INFORMATION GIVEN start

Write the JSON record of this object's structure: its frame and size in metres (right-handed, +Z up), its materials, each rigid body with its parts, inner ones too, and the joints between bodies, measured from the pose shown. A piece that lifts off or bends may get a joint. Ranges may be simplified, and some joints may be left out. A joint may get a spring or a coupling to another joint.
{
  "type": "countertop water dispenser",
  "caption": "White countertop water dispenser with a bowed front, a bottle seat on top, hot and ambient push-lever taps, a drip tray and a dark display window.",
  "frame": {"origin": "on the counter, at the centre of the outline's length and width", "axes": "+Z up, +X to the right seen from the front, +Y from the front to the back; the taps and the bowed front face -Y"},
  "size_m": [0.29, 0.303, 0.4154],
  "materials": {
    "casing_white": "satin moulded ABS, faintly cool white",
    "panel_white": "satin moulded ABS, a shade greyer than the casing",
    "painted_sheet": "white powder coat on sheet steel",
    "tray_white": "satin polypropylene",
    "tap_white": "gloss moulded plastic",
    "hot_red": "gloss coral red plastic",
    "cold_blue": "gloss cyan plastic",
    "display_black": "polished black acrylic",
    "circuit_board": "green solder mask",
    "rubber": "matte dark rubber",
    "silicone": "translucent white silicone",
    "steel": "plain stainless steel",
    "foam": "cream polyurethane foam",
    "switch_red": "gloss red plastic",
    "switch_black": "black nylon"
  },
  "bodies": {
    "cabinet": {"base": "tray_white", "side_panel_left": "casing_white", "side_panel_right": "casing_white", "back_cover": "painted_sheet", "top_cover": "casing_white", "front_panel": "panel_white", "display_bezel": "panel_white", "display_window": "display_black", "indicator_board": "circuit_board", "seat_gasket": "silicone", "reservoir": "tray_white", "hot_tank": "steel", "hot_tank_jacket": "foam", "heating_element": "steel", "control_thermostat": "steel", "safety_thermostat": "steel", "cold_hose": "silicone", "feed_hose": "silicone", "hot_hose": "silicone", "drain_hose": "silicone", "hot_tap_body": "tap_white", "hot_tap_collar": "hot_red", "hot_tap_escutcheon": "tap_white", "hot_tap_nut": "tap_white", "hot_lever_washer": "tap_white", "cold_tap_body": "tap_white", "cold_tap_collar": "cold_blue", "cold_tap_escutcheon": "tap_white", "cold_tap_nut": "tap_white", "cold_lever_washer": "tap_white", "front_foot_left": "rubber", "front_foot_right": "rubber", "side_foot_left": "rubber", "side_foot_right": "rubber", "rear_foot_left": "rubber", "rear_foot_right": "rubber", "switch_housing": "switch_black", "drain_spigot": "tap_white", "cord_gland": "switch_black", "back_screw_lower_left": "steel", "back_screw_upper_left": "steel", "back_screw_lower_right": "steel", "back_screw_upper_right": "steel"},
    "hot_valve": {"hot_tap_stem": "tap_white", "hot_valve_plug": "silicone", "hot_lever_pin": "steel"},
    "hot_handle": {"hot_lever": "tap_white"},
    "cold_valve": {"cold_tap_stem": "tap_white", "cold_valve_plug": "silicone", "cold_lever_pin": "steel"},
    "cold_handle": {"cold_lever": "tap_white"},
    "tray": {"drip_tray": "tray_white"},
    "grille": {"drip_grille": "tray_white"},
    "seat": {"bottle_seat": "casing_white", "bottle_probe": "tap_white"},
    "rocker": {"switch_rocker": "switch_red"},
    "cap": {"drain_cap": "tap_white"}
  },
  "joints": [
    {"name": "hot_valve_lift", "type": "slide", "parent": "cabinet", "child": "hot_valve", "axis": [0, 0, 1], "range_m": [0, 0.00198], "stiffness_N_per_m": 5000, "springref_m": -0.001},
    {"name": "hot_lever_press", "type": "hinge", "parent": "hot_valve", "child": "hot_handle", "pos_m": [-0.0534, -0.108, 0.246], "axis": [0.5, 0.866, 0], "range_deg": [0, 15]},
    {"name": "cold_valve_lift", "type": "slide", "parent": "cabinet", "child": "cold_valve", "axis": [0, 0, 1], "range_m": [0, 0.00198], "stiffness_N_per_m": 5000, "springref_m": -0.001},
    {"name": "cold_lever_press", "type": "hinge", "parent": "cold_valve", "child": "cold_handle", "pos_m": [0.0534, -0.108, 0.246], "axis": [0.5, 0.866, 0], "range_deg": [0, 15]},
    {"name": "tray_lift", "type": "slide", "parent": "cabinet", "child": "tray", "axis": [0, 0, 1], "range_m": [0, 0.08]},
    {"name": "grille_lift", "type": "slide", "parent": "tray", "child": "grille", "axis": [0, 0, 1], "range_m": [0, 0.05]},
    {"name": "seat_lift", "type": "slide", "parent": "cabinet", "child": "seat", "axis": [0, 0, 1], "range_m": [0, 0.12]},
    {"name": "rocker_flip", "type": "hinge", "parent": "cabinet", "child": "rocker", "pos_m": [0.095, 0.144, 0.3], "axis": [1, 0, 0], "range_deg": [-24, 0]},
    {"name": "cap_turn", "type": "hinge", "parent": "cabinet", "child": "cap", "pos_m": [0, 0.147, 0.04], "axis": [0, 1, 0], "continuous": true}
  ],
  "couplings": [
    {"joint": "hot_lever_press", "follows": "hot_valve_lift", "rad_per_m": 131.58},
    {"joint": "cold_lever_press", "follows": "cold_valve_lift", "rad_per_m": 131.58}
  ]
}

INFORMATION GIVEN end
INFORMATION GIVEN start

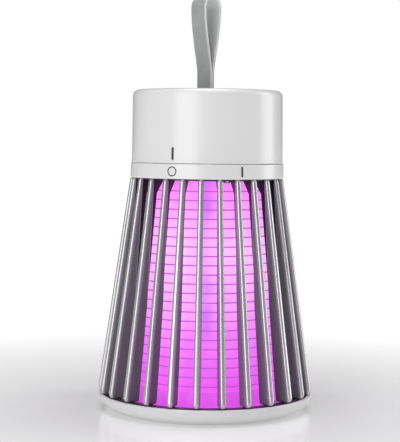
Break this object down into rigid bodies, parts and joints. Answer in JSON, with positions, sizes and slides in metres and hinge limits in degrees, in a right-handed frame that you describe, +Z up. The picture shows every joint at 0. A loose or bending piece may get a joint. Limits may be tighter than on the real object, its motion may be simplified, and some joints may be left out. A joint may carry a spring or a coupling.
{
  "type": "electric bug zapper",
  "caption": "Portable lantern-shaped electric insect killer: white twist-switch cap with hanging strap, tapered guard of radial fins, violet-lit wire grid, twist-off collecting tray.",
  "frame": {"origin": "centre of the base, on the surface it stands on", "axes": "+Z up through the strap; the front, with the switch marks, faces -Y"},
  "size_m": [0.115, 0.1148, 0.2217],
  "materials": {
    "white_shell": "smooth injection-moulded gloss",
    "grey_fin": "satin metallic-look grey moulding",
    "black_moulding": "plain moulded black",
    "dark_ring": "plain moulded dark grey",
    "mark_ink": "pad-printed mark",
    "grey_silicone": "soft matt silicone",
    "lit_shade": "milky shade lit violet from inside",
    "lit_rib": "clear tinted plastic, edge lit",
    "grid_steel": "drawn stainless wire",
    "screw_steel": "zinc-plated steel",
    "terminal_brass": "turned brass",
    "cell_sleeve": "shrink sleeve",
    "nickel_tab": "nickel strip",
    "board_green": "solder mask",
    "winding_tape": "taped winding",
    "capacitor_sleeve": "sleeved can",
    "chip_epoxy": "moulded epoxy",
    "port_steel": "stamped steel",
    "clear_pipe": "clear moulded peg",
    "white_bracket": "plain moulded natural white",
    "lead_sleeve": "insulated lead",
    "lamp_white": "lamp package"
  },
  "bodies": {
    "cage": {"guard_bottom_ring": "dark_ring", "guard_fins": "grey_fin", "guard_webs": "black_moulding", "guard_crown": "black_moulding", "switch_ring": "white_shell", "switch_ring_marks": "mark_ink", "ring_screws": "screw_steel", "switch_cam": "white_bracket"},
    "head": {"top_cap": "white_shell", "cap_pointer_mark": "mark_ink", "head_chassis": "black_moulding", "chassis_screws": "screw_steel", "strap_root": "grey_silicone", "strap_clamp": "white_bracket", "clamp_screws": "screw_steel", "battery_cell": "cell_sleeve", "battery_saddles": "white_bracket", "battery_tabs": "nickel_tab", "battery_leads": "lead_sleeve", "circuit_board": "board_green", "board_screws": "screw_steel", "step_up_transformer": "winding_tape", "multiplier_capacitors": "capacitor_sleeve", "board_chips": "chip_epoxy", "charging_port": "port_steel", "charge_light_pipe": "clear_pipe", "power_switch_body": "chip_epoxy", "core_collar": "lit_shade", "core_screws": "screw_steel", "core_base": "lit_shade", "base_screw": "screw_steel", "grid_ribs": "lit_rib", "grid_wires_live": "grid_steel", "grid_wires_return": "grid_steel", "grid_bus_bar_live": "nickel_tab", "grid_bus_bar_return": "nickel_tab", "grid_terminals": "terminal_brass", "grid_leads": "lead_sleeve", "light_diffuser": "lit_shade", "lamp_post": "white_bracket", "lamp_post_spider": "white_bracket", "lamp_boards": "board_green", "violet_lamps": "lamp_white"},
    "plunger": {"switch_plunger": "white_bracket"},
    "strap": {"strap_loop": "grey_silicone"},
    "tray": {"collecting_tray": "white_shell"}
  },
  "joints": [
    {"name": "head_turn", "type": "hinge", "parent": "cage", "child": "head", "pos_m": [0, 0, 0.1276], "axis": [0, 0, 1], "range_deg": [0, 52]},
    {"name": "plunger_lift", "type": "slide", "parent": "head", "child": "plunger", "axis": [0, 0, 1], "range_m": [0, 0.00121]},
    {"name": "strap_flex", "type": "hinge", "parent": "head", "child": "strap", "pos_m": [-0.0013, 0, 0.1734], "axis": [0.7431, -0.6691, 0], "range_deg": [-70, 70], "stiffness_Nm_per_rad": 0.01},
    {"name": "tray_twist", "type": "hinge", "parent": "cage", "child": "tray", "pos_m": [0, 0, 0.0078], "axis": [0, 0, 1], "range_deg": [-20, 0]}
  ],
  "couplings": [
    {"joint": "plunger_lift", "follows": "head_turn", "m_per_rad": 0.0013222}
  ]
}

INFORMATION GIVEN end
INFORMATION GIVEN start

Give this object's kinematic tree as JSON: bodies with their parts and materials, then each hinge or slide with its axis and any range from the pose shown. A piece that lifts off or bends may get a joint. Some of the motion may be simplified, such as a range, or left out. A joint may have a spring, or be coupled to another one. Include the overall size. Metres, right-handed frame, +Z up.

INFORMATION GIVEN end

## TO BE DONE
For the records above, state how many lines include the string "lifts", giving the number and nothing else.

## RESPONSE
2